Verses 4 and 5 are beautiful verses, and they are also full of Gospel! The Lord advised Moab to give shelter to the outcasts of His people. As the nation of Israel was being taken into captivity by the Assyrians, the remnant that managed to flee were outcasts; but they were still the Lord’s people. Moab was advised to take in the Lord’s outcasts, and to give them a welcome in the day of their calamity. And the motives for doing so are here given: “In mercy shall the throne be established” – that is, Jesus, the descendant of David, will set up His throne in mercy; and the Gentiles, as well as the Jews, shall partake of the blessings which will flow from His throne. Therefore, this is a recommendation for the Moabites to seek the favor of this Almighty King by being kind to the King’s people. Truly, this advice remains good in all ages, and among all nations!
Pride seems to have been one great cause of Moab’s punishment (verse 6); and another cause, as we may gather from Zephaniah 2:10, was their unkind spirit toward the people of God. This spirit was strongly manifested at a very early period, when King Balak of Moab sent for the false prophet Balaam to come and curse the Israelites (Num. 22:6). We all know the outcome of this venture, and how God overruled Balaam’s speech so that he blessed the Israelites whom he had been hired to curse. In fact, he did more than merely bless Israel, for he also distinctly foretold the destruction of Moab (Num. 24:17): “There shall come forth a Star out of Jacob, and a Sceptre shall rise out of Israel, and shall smite the corners of Moab.” This prophecy was partially fulfilled by David (2 Sam. 8:2), who smote the Moabites and forced them to become tributaries. But it evidently has reference to the final destruction of their nation; and ultimately, it has an even bigger application than that! For the Star out of Jacob and the Scepter out of Israel can be none other than Christ the Messiah – under Whose feet, not only Moab, but all His enemies will be crushed and smitten!
Even amidst all the threatenings with which these last two chapters have been filled, there is still that promise of mercy standing out for sinners – upon which any believing soul might rest, and in which it could rejoice: “In mercy shall the throne be established: and he shall sit upon it in truth in the tabernacle of David, judging, and seeking judgment, and hasting righteousness” (verse 5).

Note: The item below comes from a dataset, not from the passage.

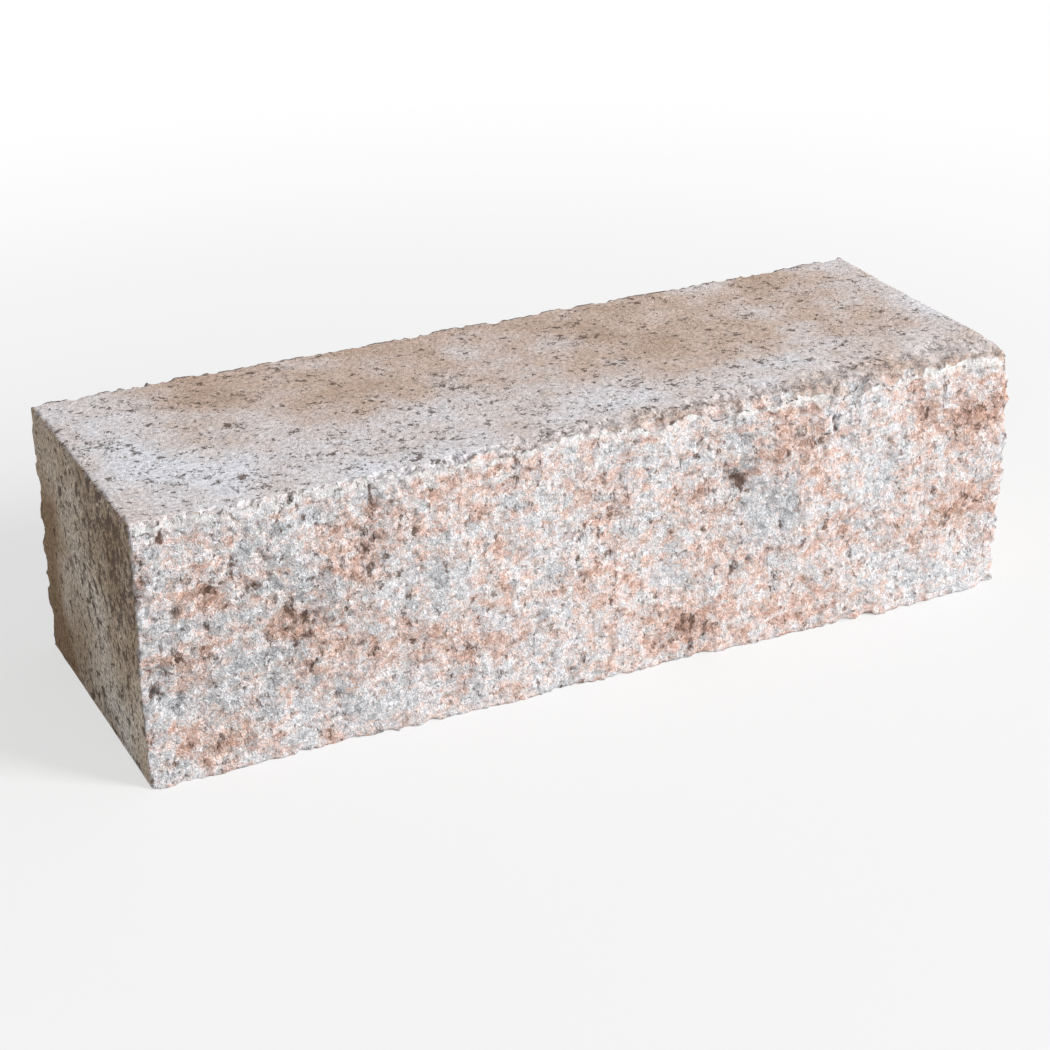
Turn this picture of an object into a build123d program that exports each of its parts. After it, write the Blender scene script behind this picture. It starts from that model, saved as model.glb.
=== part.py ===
from build123d import *
from math import ceil, cos, exp, pi, radians, sin
import os

# Split-face concrete wall block, one solid piece.
# Millimetres. +X runs along the block, -Y is the split front, +Z is up.
# The origin is in the middle of the bed face.

# Overall sizes, between the mean planes of opposite faces
block_length = 350.0
block_depth = 120.0
block_height = 100.0

# Arrises that the mould left round the two ends
end_arris_radius = 1.5

# Waves of the split front: height, wavelength, heading and phase in degrees
front_waves = [
    (0.90, 173.0, 14.0, 205.0),
    (0.70, 88.0, 71.0, 118.0),
    (0.60, 67.0, -38.0, 300.0),
    (0.45, 43.0, 24.0, 95.0),
    (0.42, 34.0, -63.0, 15.0),
    (0.32, 27.0, 47.0, 250.0),
    (0.32, 23.0, -16.0, 40.0),
]

# Waves of the split back, which is a little calmer
back_waves = [
    (0.80, 151.0, -9.0, 70.0),
    (0.60, 79.0, 62.0, 240.0),
    (0.50, 53.0, -29.0, 160.0),
    (0.40, 38.0, 18.0, 20.0),
    (0.32, 29.0, -72.0, 330.0),
]

# Single hollows and humps of the front: distance from the left end, height
# above the bed, half width, half height and rise, which is negative in a hollow
front_lumps = [
    (25.0, 69.0, 9.0, 7.0, -1.3),
    (13.0, 57.0, 12.0, 8.0, 1.0),
    (60.0, 50.0, 11.0, 8.0, -1.2),
    (82.0, 79.0, 8.0, 14.0, -1.8),
    (101.0, 76.0, 6.5, 9.0, -1.4),
    (112.0, 40.0, 20.0, 14.0, 1.0),
    (168.0, 62.0, 8.0, 10.0, -1.2),
    (205.0, 14.0, 14.0, 8.0, -1.1),
    (231.0, 70.0, 6.5, 5.5, -3.6),
    (241.0, 57.0, 9.0, 8.0, -1.8),
    (229.0, 33.0, 6.0, 9.0, -1.9),
    (263.0, 50.0, 14.0, 13.0, 1.5),
    (216.0, 50.0, 10.0, 12.0, 0.9),
    (296.0, 71.0, 17.0, 15.0, -2.0),
    (312.0, 83.0, 6.0, 7.0, -1.2),
    (349.0, 87.0, 12.0, 7.5, 2.6),
]

# Single hollows and humps of the back, measured in the same way
back_lumps = [
    (48.0, 62.0, 18.0, 14.0, -1.4),
    (118.0, 30.0, 20.0, 13.0, 1.1),
    (196.0, 71.0, 13.0, 11.0, -1.6),
    (275.0, 38.0, 19.0, 16.0, -1.3),
    (322.0, 74.0, 12.0, 10.0, 1.0),
]

# Crumbled brow behind the front top arris, from nothing at its start to its
# full width at the right end, and the chip off the corner there
brow_start = 128.0
brow_width = 11.5
brow_slope = 0.23
brow_waves = [
    (1.10, 47.0, 0.0, 130.0),
    (0.70, 23.0, 0.0, 20.0),
]
corner_chip_drop = 1.4
corner_chip_reach = 7.0

# Spacing of the points that a broken surface passes through, how far it runs
# past the block, and how thick the waste in front of it is taken
split_spacing = 5.5
brow_spacing = 4.0
surface_overrun = 8.0
waste_thickness = 30.0


def wave_height(waves, along, up):
    # Sum of straight sine waves, each running across the face on its heading
    total = 0.0
    for height, wavelength, heading, phase in waves:
        travel = along * cos(radians(heading)) + up * sin(radians(heading))
        total += height * sin(2 * pi * travel / wavelength + radians(phase))
    return total


def lump_height(lumps, along, up):
    # Sum of smooth bell-shaped hollows and humps
    total = 0.0
    for centre, level, half_width, half_height, rise in lumps:
        reach = ((along - centre) / half_width) ** 2 + ((up - level) / half_height) ** 2
        total += rise * exp(-reach)
    return total


def spread(start, end, spacing):
    # Evenly spaced values from start to end, no further apart than the spacing
    steps = ceil((end - start) / spacing)
    return [start + (end - start) * step / steps for step in range(steps + 1)]


def waste_section(broken_points, away):
    # Outline of the waste in one cross-section: a smooth broken line through
    # the points, closed by straight lines on the side that is thrown away
    steps = len(broken_points) - 1
    evenly = [step / steps for step in range(steps + 1)]
    broken_line = Edge.make_spline(broken_points, parameters=evenly)
    first = broken_points[0]
    last = broken_points[-1]
    far_first = first + away * waste_thickness
    far_last = far_first + (last - first) - away * (last - first).dot(away)
    corners = [first, far_first, far_last, last]
    straight_lines = [Edge.make_line(here, there) for here, there in zip(corners, corners[1:])]
    return Wire([broken_line] + straight_lines)


def split_waste(side, waves, lumps):
    # What the splitter took off one long side: side is -1 in front, +1 behind
    sections = []
    for along in spread(-surface_overrun, block_length + surface_overrun, split_spacing):
        broken_points = []
        for up in spread(-surface_overrun, block_height + surface_overrun, split_spacing):
            rise = wave_height(waves, along, up) + lump_height(lumps, along, up)
            broken_points.append(
                Vector(along - block_length / 2, side * (block_depth / 2 + rise), up)
            )
        sections.append(waste_section(broken_points, Vector(0, side, 0)))
    return Solid.make_loft(sections)


def brow_waste():
    # What crumbled off the front top arris: the broken surface falls forward
    # from a wavy line that draws back from the arris towards the right end
    sections = []
    for along in spread(-surface_overrun, block_length + surface_overrun, brow_spacing):
        band = brow_width * (along - brow_start) / (block_length - brow_start)
        band += wave_height(brow_waves, along, 0.0)
        broken_points = []
        for inward in spread(-surface_overrun, brow_width + surface_overrun, brow_spacing):
            chip = ((along - block_length) ** 2 + inward ** 2) / corner_chip_reach ** 2
            drop = brow_slope * (band - inward) + corner_chip_drop * exp(-chip)
            broken_points.append(
                Vector(along - block_length / 2, inward - block_depth / 2, block_height - drop)
            )
        sections.append(waste_section(broken_points, Vector(0, 0, 1)))
    return Solid.make_loft(sections)


def moulded_blank():
    # The block as it leaves the mould, longer from front to back than what is
    # kept, with its end arrises rounded
    blank_depth = block_depth + waste_thickness
    section = Plane.XZ * Pos(0, block_height / 2) * RectangleRounded(
        block_length, block_height, end_arris_radius
    )
    return extrude(section, amount=blank_depth / 2, both=True)


def wall_block():
    block = moulded_blank()
    block -= split_waste(-1, front_waves, front_lumps)
    block -= split_waste(1, back_waves, back_lumps)
    block -= brow_waste()
    return block


os.makedirs("parts", exist_ok=True)
export_step(wall_block(), "parts/wall_block.step")
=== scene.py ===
# Split-face concrete wall block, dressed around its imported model.
# Shapes are worked out in millimetres and put into the meshes in metres.
import math

import bpy
import numpy as np
from mathutils import Matrix, Vector


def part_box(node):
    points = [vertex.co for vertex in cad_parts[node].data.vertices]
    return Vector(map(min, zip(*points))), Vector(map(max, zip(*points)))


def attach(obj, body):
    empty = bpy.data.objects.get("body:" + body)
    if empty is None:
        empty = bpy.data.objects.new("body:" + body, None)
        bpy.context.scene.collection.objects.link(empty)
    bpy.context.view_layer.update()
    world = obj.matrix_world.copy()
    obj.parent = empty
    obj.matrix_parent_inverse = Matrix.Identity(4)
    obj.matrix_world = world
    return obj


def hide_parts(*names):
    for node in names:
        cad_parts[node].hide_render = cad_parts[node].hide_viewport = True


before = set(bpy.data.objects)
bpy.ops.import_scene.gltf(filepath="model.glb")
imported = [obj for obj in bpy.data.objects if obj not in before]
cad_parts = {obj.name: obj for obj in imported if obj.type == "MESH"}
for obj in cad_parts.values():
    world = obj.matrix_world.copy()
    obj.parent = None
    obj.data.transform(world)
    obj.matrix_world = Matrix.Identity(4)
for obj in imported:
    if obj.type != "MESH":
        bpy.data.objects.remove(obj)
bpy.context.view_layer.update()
print("frame loaded")

millimetre = 0.001
blockLow, blockHigh = [np.array(corner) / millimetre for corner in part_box("wall_block")]

# The block's own sizes and the form of its broken faces, as the solid has them
form = {
    "length": blockHigh[0] - blockLow[0],
    "height": blockHigh[2] - blockLow[2],
    "splitPlane": 60.0,        # from the middle to the mean plane of each split face
    "endArrisRadius": 1.5,
    # height, wavelength, heading and phase of each wave
    "frontWaves": [
        (0.90, 173.0, 14.0, 205.0),
        (0.70, 88.0, 71.0, 118.0),
        (0.60, 67.0, -38.0, 300.0),
        (0.45, 43.0, 24.0, 95.0),
        (0.42, 34.0, -63.0, 15.0),
        (0.32, 27.0, 47.0, 250.0),
        (0.32, 23.0, -16.0, 40.0),
    ],
    "backWaves": [
        (0.80, 151.0, -9.0, 70.0),
        (0.60, 79.0, 62.0, 240.0),
        (0.50, 53.0, -29.0, 160.0),
        (0.40, 38.0, 18.0, 20.0),
        (0.32, 29.0, -72.0, 330.0),
    ],
    # place along, place up, half width, half height and rise of each hump or hollow
    "frontLumps": [
        (25.0, 69.0, 9.0, 7.0, -1.3),
        (13.0, 57.0, 12.0, 8.0, 1.0),
        (60.0, 50.0, 11.0, 8.0, -1.2),
        (82.0, 79.0, 8.0, 14.0, -1.8),
        (101.0, 76.0, 6.5, 9.0, -1.4),
        (112.0, 40.0, 20.0, 14.0, 1.0),
        (168.0, 62.0, 8.0, 10.0, -1.2),
        (205.0, 14.0, 14.0, 8.0, -1.1),
        (231.0, 70.0, 6.5, 5.5, -3.6),
        (241.0, 57.0, 9.0, 8.0, -1.8),
        (229.0, 33.0, 6.0, 9.0, -1.9),
        (263.0, 50.0, 14.0, 13.0, 1.5),
        (216.0, 50.0, 10.0, 12.0, 0.9),
        (296.0, 71.0, 17.0, 15.0, -2.0),
        (312.0, 83.0, 6.0, 7.0, -1.2),
        (349.0, 87.0, 12.0, 7.5, 2.6),
    ],
    "backLumps": [
        (48.0, 62.0, 18.0, 14.0, -1.4),
        (118.0, 30.0, 20.0, 13.0, 1.1),
        (196.0, 71.0, 13.0, 11.0, -1.6),
        (275.0, 38.0, 19.0, 16.0, -1.3),
        (322.0, 74.0, 12.0, 10.0, 1.0),
    ],
    "browStart": 128.0,
    "browWidth": 11.5,
    "browSlope": 0.23,
    "browWaves": [(1.10, 47.0, 0.0, 130.0), (0.70, 23.0, 0.0, 20.0)],
    "cornerChipDrop": 1.4,
    "cornerChipReach": 7.0,
}

# The relief that the solid leaves out, in millimetres
relief = {
    "cellsAlong": 330,
    "cellsDeep": 44,
    "cellsUp": 94,
    "deepCrowding": 0.7,       # how much closer the rows lie at the two broken faces
    "facesApart": 37.0,        # of the two broken faces in the noise, so that they differ
    "bendSize": 5.0,           # bends in the pattern of a broken face, and their reach
    "bendReach": 1.6,
    "cragSize": 7.5,           # largest of the broken lumps
    "cragHeight": 0.36,
    "wideFacet": (6.5, 0.42, 0.11),     # size, step and tilt of the little broken planes
    "smallFacet": (3.4, 0.36, 0.13),
    "stoneSpacing": 5.0,       # stones that stand out or have dropped out
    "stoneRadius": 0.48,       # as a share of their spacing
    "stoneRise": 0.45,
    "stonePit": 1.1,
    "proudShare": 0.25,        # of all stones, those that stand out
    "droppedShare": 0.07,      # and those that have dropped out
    "meanDetail": 0.3,         # taken off again, so that the relief lies on the solid
    "ruggedGain": 0.6,         # share by which the most rugged places stand higher
    "fissureDepth": 0.9,
    "fissureBend": 4.0,        # size of the bends in a groove
    "deepDetail": (-0.8, -1.9),         # heights at which painted shade begins in the fine relief and the broad hollows, and at which it is darkest
    "deepLump": (-1.3, -2.8),           # hollows begin to look dark, and are darkest
    "skinHeight": 0.12,        # unevenness of the moulded faces
    "skinSize": 14.0,
    "crumbSize": 4.0,          # lumps and finer grains of the crumbled brow
    "crumbGrain": 1.7,
    "browUneven": 0.35,        # share by which its depth varies
    "browLip": 0.25,           # depth over which it begins softly
    "browMargin": 4.5,         # how far the crumbled look runs past the brow itself
    "browSplit": 0.28,         # share of broken concrete in its colour, the rest is skin
    "browRough": 0.75,         # and in its finest relief
    "grainReach": 8.0,         # how far below the top the grain of the brow fades out
    "frayWidth": 2.4,          # how far the front top arris has frayed, and how softly
    "frayEdge": 2.0,           # that ends
    "frayDrop": 0.7,
    "frayBend": 9.0,           # size of the bends in its edge
    "crushedBand": (4.2, 1.0),          # how far below the front top arris the crushed
                                        # white line begins, and is at its whitest
    "chippedDepth": (0.15, 0.6),        # of a chip that begins to show, and shows fully
    "plainTone": 0.10,         # grey, openness and share of the end colours, with their painted warm light, of the sides that nobody sees
    "plainOpenness": 0.0,
    "plainEndToneAndWarmLight": 0.2,
}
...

Many Moabites would have found an immediate fulfillment of these words in the reign of righteous King Hezekiah of Judah, whose protection they might have sought from the oppression of their Assyrian invaders. But as we have already mentioned, the expressions in this verse carry our thoughts onward to the Kingship of our Lord Jesus! Against all the ungodly, He will execute righteous judgment. When the wicked are destroyed, our Savior’s throne shall be established; and although He hastens righteousness and seeks judgment, yet it is in mercy that His throne shall be established! That throne is the mercy-seat – the place where mercy and truth meet together, and righteousness and peace kiss each other! (Ps. 85:10) Jesus endured all the punishment of our sin, in order that He might be a righteous Redeemer, as well as a merciful one. Let us cast ourselves upon His faithfulness and love! Then, whatever judgments may come upon the world at large, or whatever afflictions may come upon us in particular, He will be our refuge and hiding-place from the spoiler! (verse 4)
Lord Jesus, we praise You for establishing Your throne in mercy, and for paying the price of our sin; for You are both a righteous and a merciful Redeemer! Amen.